Just because a smaller horse can pull the load doesn’t always mean that horse is a good choice either. We need to be aware that not everyone understands the work ethic and abilities of these small horses. It is often the perception of others that causes more upheaval that the true condition of a situation. It doesn’t serve our community well to have the appearance of inappropriateness. The "picture " perceived by many people of a very large person in a cart being pulled by a very tiny horse may be the only representation they have to form an opinion. We should be asking,"What message am I sending?"

The bottom line is that each horse and driver combination is unique and that there are some general guidelines to follow, but ultimately it is up to the driver to determine if the load of the cart and driver is too great for the horse in any given situation. I have found that the horse will tell me what I need to know; all I have to do is listen to what it tells me.

As I see it,

Ron


----------



## RhineStone (Dec 10, 2010)

R Whiteman said:


> Just because a smaller horse can pull the load doesn't always mean that horse is a good choice either. We need to be aware that not everyone understands the work ethic and abilities of these small horses. It is often the perception of others that causes more upheaval that the true condition of a situation. It doesn't serve our community well to have the appearance of inappropriateness. The "picture " perceived by many people of a very large person in a cart being pulled by a very tiny horse may be the only representation they have to form an opinion. We should be asking,"What message am I sending?"


Exactly! Right on, Ron!






The Miniature Horse community has come a LONG way in gaining respect in the driving world, but there is a long ways to go to be totally accepted! ANYTHING that is done with minis that is outside the norm is damaging to the reputation. I know the original topic was weight, but the reputation thing goes much farther than that.



That is one reason why I am such a pain when it comes to "please don't do that with your mini!" For example, if you lead your horse around while it is put to, especially in public, you may think that it is perfectly harmless since nothing is going wrong while the rest of the driving world is shaking their heads thinking (sometimes out loud), "Stupid mini people!". I'm not kidding, I've heard it!



And it makes me totally frustrated because there are quite a few serious mini drivers that have worked A LOT at getting a good reputation for minis!

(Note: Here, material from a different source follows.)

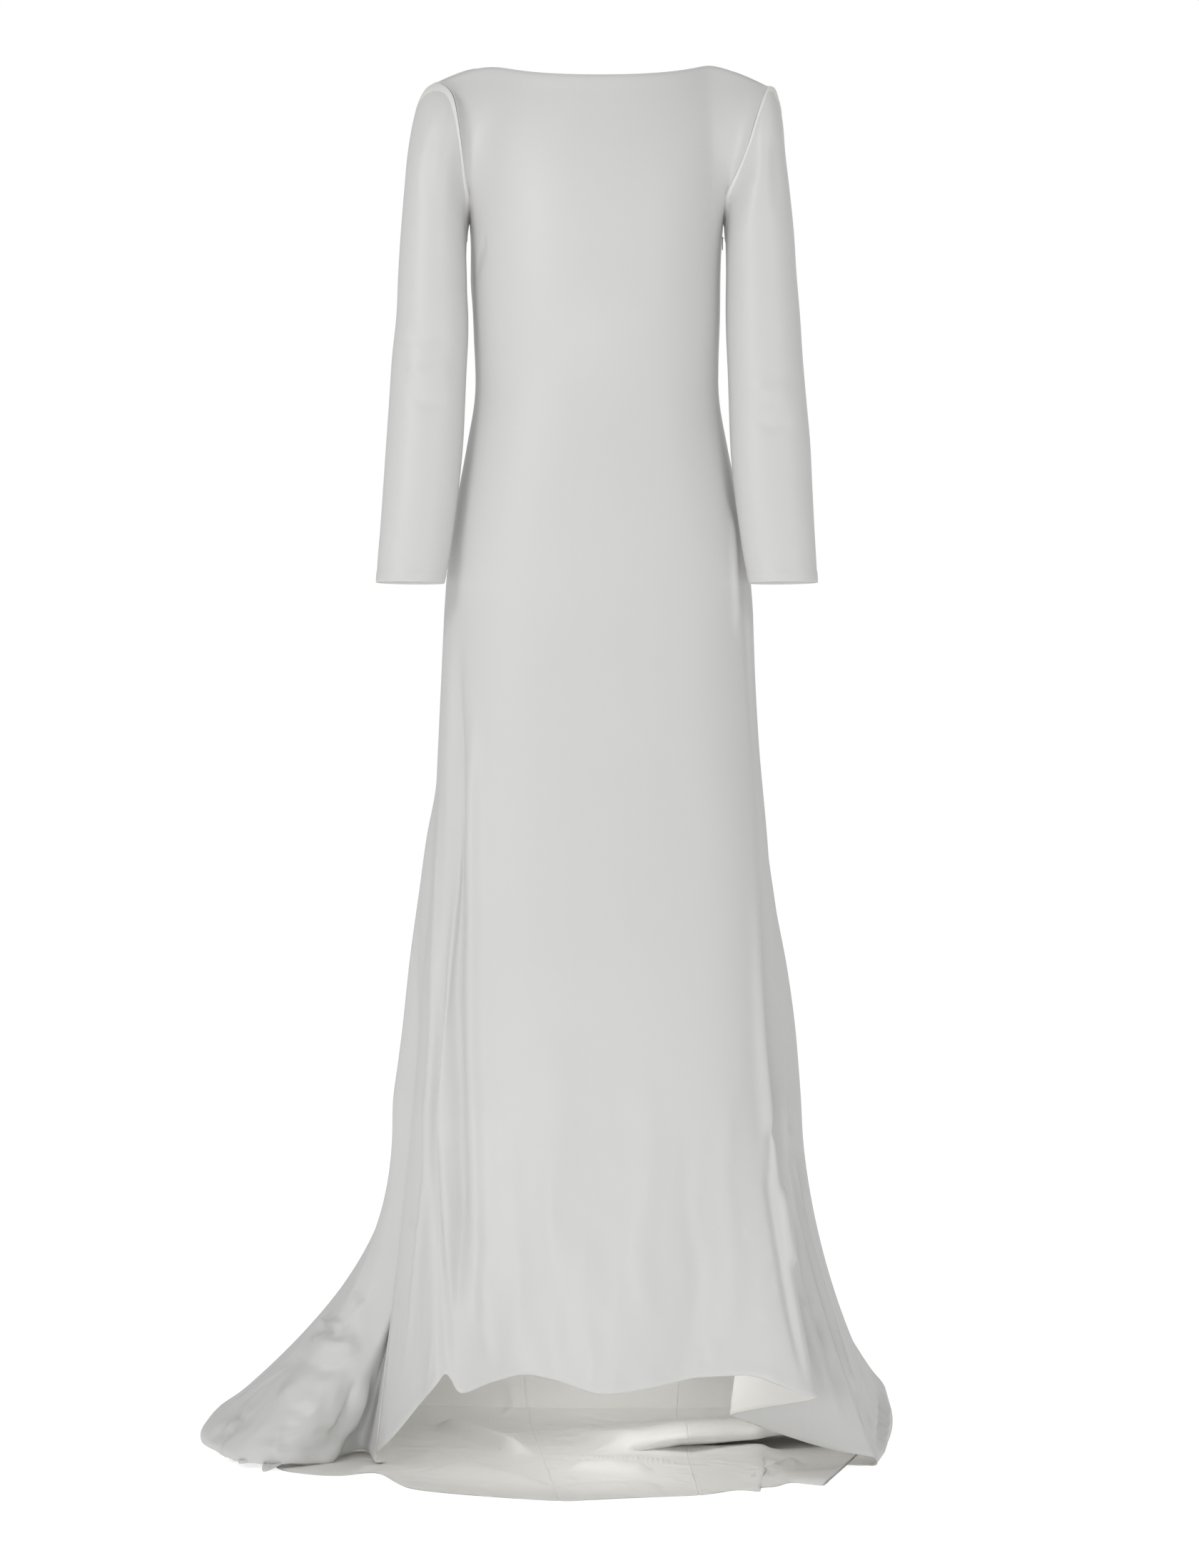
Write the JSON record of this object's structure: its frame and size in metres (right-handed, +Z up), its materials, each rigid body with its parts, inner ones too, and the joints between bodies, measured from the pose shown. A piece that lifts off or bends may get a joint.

There. Now you know why I sometimes am such a stick in the mud.





Myrna


----------



## MiLo Minis (Dec 10, 2010)

RhineStone said:


> Exactly! Right on, Ron!
> 
> 
> 
> ...


Mired in that same mud right along side you Myrna!


----------



## georgiegirl (Dec 19, 2010)

R Whiteman said:


> There is a difference between the weight a mini can pull and what is a safe and comfortable load for the horse. The true working load is actually determined by the individual horse and driver combination. I have found that most quality horses can pull about two times their own weight without a problem in most situations. However, that does not mean that one can always drive that same horse through a swamp or in deep sand or down steep hills without making accommodations. The driver needs to constantly assess the driving conditions and make decisions based on the fitness and experience of the horse. I would hope that most will error on the side of the horse. One should take an honest look at the horse and their abilities and then decide what can be safely done within those limits. It just might be a bigger horse is desirable or one with more enthusiasm to accommodate the specific needs of the activities.
> 
> There will be many on this forum that advocate the lightest cart possible. I advocate a safe cart that is well constructed and can be balance to the horse and driver combination. It needs to work for both the driver and the horse and the driving conditions most likely to be incurred. That means it fits the horse and you as a driver. A light cart that makes one feel like they have been in an O.B. ward for three hours may not be the perfect choice for me. It might work well for many others. Fortunately, the availability of quality carts for miniature horses has come a long way in the last several years. There are many carts out there that weigh less than 140 lbs. If one truly has to worry about 5 to 10 lbs on a cart then perhaps they should re-think their situation because if so few lbs is going to make that big of difference then perhaps they shouldn't be doing that activity with that particular horse. I have carts from 78 to 135 lbs. Balance seems to be a more important factor than weight.
> 
> ...


Well, said. I like the statement "What message am I sending?". I have a real hard time looking at some of the very large drivers driving a small miniature horse. It is obvious that it is a strain on the horse, whether they think it is, or not. Wouldnt a bigger horse be a better choice? In looking at posted pictures in magazines ,or on boards, it is quite common to see the combo of very large and very small. Not a pleasant picture.


----------



## ruffian (Dec 21, 2010)

RhineStone said:


> Exactly! Right on, Ron!
> 
> 
> 
> ...


So if I read this correctly you are saying that I should not lead my horse when it is hooked to the cart? Is that what "Put to" means? If so, I would much rather be leading a cart out of a barn than sitting in the seat. I can respond much quicker and safer if I can walking beside rather than riding.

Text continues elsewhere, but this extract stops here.